Muertos de risa

Ángel Vázquez

26 de abril 2009 - 05:00

Allí estaba Marsé después de cantarles las 40 a los del cine, disfrazado con un chaqué, recibiendo el Cervantes. Dispuesto a reivindicar la convivencia de lenguas y la libertad de los creadores para expresarse en la que les venga en gana. Allí estaba Marsé diciendo que su trabajo consiste en buscar "algo que tiene que ver con alguna forma de belleza...".

Todo eso iba y venía en mi cabeza. Mientras, allí estaba Serrat, campechano, llamando a las cosas por su nombre, compartiendo con un teatro lleno a rebosar el resultado de su trabajo: canciones llenas de belleza. Como Los fantasmas del Roxy, compuesta hace años mano a mano con Marsé. Esa y otras muchas, alrededor de la treintena, conformaron una nueva noche con Joan Manuel y sus cosas.

He perdido la cuenta de las veces que Serrat ha paseado su repertorio por aquí. Le he escuchado de todas las maneras posibles, con todos los repertorios imaginables, en todas las combinaciones permitidas por la lógica. Hasta la extenuación. Me faltaba verle desnudo, y no es que tuviera interés, pero esta vez casi. Porque así es como apareció el viernes sobre el escenario del Gran Teatro. Ha despedido a la banda, a la orquesta, a los colegas ocasionales y hasta a Sabina, y afronta la crisis escatimando compañía sonora, intercambiando guiños únicamente con el Miralles de toda la vida para presentarse a pecho descubierto sin parar de sonreír. La compenetración entre ambos es tan perfecta como natural. No hay secretos entre ellos. Ni siquiera tienen que mirarse con el rabillo del ojo para saber lo que ha hecho el otro, lo que está haciendo o lo que va a hacer. Esa fresca complicidad hace que el resultado sea arrebatadoramente simple, y al tiempo extremadamente compacto. Como dos en uno.

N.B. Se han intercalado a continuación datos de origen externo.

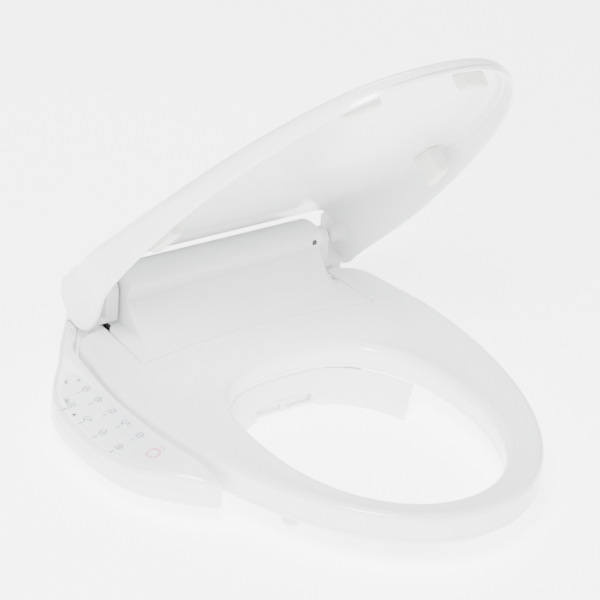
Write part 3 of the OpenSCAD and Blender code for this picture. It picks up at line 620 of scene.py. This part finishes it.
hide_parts("top_cover")

apronPoints = [(x, bowY(x) + coverLook["gap"]) for x in (*range(0, 131, 10), 137.8)]
apronPoints += [(131.8, -50), (128.5, -45), (123, -40), (123, -22)]
apronLoop = spaced(fillet(bothSides(apronPoints), 3), 4)
apronRows = [(0.6, 38.0), (0.0, 38.6), (0.0, 44.6)] + edgeRows(0.9, 46.0, 4)[1:] + [(3.0, 46.0)]
apron = moulding("apron", [apronLoop], apronRows, "gloss_white", step=8)
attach(apron, "base")

# painted shade: a dark rubber-coloured strip set deep in the gap between the ring and the apron, standing in
# for the shadow in that seam
gapShadeLook = dict(reach=0.9, low=38.4, high=42.8)
gapShadeRows = [(-gapShadeLook["reach"], z) for z in (gapShadeLook["low"], gapShadeLook["high"])] + [(0.4, gapShadeLook["high"])]
# this strip is painted shade for the seam, not a real seal
gapShade = moulding("gapShadeStrip", [apronLoop], gapShadeRows, "dark_rubber", step=12)
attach(gapShade, "base")


def deckTop(moved, loop):
    # the deck's side view: a low groove, a step up, a gentle rise and a rounded rear edge
    ys, zs = zip(*[(-22, 46.4), (-7, 46.4), (-5.5, 48.2), (-3.6, 52.5), (-1.5, 55.0), (2, 55.9), (40, 57.3),
        (44, 57.0), (46, 55.6), (48, 53)])
    return np.interp(moved[:, 1], ys, zs)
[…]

Iban a verle cantar lo más escogido de su larga carrera. Sabían de la pátina de antología que recubre la piel de este show. Pero el autor de Mediterráneo no se conformó con cantar. En el bolsillo de sus vaqueros traía un espectáculo paralelo que, a tenor de las reacciones del público, pareció encantar tanto como el principal. Serrat tiró de humor para pespuntear un larga cita. Chistes y más chistes embutidos en monólogos dispersos por entre las canciones compadrearon con la audiencia, que no paró de carcajear ante las ocurrencias del catalán, un tipo ideal para invitar a esas aburridas reuniones familiares. Mientras el público se partía de la risa, al fondo, una especie de piel de toro blanca se convertía en pantalla de proyección por donde pasaban alusiones gráficas a cada tema que iba sonando, mientras una mesa auxiliar servía de improvisado minibar sobre el escenario. Eso y Miralles es todo lo que Serrat traía, todo lo que necesitó para llevarse al teatro de calle. Allí estaba, con un coqueteo continuo, sus habituales modos vacilones y una incontenible verborrea entre la que coló incluso afirmaciones políticamente incorrectas que en sus labios sonaban a inocente chiste de sobremesa.

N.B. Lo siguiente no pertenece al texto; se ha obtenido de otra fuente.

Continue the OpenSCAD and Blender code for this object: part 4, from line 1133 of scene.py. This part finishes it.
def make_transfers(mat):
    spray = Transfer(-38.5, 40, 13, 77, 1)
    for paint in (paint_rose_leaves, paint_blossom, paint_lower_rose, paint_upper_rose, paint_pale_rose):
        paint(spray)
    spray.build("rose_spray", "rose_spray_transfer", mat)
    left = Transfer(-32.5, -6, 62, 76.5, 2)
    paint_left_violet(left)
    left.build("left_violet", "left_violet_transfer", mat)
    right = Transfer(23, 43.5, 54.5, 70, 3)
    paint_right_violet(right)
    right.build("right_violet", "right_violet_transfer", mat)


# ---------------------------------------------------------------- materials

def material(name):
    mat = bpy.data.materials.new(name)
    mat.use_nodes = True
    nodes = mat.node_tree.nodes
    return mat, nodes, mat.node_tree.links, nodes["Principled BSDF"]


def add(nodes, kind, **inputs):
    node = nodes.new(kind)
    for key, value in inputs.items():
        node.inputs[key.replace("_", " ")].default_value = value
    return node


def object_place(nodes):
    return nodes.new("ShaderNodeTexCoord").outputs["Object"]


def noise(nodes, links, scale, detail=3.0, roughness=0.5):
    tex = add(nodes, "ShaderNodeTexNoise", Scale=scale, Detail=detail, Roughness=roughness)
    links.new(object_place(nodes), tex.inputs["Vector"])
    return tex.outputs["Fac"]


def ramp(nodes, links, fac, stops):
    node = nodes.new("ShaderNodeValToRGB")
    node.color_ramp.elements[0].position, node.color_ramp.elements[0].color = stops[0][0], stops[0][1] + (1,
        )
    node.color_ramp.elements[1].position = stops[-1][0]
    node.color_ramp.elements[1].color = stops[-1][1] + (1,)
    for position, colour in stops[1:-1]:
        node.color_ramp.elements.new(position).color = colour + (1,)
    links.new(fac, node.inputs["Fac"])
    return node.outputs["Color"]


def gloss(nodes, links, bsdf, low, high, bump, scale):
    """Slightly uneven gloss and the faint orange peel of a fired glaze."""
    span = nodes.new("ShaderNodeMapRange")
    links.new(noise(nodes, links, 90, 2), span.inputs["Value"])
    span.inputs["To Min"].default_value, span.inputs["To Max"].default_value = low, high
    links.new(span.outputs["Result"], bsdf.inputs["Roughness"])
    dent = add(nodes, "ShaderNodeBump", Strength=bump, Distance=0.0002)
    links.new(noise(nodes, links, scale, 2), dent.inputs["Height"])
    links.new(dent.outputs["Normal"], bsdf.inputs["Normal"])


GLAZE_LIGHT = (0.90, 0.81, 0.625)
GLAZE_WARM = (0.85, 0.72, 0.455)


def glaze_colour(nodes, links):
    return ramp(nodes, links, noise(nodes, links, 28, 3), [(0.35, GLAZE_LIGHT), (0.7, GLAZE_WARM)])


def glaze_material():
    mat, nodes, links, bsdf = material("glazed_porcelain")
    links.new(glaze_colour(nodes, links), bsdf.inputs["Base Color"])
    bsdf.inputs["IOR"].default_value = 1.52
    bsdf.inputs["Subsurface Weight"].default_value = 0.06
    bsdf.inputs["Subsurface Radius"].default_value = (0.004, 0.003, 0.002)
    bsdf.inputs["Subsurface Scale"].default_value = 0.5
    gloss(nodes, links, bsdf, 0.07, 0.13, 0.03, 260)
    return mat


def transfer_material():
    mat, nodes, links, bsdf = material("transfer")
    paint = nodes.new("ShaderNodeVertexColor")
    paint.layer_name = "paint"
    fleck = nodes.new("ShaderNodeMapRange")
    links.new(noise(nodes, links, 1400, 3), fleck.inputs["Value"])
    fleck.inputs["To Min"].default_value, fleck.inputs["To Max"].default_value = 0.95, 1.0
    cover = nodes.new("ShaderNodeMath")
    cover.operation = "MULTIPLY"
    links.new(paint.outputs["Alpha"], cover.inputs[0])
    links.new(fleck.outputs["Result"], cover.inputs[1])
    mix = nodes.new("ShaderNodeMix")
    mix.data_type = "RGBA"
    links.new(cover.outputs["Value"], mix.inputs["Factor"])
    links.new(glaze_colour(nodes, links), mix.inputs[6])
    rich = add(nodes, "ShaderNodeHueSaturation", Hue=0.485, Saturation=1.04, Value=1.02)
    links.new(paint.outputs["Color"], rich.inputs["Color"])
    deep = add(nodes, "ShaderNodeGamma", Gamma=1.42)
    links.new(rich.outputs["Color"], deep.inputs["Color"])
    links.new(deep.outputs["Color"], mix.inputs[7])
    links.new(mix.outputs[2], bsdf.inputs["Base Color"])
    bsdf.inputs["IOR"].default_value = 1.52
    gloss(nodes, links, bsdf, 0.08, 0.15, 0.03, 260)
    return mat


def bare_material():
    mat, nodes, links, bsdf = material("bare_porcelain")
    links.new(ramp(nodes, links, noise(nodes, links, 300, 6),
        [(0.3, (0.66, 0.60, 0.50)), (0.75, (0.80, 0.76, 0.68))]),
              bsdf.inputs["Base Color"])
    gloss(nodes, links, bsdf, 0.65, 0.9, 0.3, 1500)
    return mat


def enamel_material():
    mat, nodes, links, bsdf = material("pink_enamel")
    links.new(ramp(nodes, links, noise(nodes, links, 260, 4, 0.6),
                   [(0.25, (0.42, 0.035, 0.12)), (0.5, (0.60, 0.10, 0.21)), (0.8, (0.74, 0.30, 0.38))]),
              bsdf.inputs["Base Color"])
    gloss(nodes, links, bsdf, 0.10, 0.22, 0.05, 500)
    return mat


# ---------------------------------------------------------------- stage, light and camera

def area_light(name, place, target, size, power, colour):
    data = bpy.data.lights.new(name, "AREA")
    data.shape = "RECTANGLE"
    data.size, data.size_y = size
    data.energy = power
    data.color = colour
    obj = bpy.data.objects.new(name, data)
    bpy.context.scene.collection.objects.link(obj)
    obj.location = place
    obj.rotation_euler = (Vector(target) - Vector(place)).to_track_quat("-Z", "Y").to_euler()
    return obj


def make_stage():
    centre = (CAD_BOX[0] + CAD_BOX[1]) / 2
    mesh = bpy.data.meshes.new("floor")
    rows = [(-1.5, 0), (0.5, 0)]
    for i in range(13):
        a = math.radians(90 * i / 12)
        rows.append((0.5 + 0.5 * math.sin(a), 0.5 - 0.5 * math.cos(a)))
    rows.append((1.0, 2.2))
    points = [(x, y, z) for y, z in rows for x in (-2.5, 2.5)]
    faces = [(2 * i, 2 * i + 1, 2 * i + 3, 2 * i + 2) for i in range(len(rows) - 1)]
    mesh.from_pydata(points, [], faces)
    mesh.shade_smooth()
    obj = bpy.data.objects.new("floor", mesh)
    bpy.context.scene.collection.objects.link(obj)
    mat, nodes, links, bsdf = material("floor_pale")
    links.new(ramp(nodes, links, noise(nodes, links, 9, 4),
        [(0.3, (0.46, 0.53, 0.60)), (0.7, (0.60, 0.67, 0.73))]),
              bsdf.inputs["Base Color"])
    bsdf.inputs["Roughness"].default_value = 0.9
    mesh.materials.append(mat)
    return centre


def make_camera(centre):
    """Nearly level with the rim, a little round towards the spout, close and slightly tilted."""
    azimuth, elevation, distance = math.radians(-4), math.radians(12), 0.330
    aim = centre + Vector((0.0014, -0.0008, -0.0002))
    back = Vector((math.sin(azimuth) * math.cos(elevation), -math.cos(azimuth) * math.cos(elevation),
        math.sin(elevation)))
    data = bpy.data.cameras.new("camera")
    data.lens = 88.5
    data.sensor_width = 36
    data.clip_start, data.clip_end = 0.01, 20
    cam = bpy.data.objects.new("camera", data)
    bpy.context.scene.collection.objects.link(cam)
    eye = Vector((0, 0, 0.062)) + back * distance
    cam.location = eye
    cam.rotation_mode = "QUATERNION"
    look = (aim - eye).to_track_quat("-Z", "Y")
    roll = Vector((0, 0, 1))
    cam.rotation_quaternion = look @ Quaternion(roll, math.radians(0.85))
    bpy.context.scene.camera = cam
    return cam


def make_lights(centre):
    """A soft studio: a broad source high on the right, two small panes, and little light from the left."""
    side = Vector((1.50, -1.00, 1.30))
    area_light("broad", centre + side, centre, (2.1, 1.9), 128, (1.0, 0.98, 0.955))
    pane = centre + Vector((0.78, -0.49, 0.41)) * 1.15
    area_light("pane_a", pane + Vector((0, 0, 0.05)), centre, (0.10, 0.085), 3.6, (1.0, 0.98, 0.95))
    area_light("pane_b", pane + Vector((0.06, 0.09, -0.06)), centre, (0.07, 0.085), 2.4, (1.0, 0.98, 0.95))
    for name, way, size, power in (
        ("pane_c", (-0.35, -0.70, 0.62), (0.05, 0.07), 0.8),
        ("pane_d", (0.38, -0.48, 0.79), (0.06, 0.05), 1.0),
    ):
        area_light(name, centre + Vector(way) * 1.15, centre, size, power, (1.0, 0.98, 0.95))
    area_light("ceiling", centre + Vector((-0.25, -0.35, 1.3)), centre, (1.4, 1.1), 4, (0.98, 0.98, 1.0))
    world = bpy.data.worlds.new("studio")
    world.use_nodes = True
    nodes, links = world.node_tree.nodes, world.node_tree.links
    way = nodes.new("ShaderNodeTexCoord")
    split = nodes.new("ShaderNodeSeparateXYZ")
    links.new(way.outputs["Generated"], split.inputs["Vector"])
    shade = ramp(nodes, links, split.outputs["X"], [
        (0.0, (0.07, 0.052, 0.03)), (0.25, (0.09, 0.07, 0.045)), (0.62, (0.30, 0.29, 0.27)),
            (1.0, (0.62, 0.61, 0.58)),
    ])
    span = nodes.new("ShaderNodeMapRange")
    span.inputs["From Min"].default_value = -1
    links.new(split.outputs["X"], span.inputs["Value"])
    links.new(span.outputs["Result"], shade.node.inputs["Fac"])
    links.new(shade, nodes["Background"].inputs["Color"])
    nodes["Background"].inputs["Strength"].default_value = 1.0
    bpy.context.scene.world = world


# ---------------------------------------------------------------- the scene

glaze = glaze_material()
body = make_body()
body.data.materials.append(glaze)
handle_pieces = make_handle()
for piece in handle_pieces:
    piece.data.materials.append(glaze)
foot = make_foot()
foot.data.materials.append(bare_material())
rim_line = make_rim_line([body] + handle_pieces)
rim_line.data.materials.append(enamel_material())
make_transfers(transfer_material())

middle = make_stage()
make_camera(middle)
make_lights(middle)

No hubo nada del acotado universo cantautoral que Serrat no abordara en su visita. Trovador y poeta, confesor confeso, latino, tanguero, romántico, sinvergüenza, seductor, narrador de vidas ajenas y propias… Todos los registros posibles se asomaron a la barandilla de su espectáculo para congraciarse con una audiencia arrojada de antemano a sus brazos, suicida en su fervor, incondicional y melancólica, ávida de su peculiar voz temblorosa y a partir de ahora de troncharse con sus chascarrillos.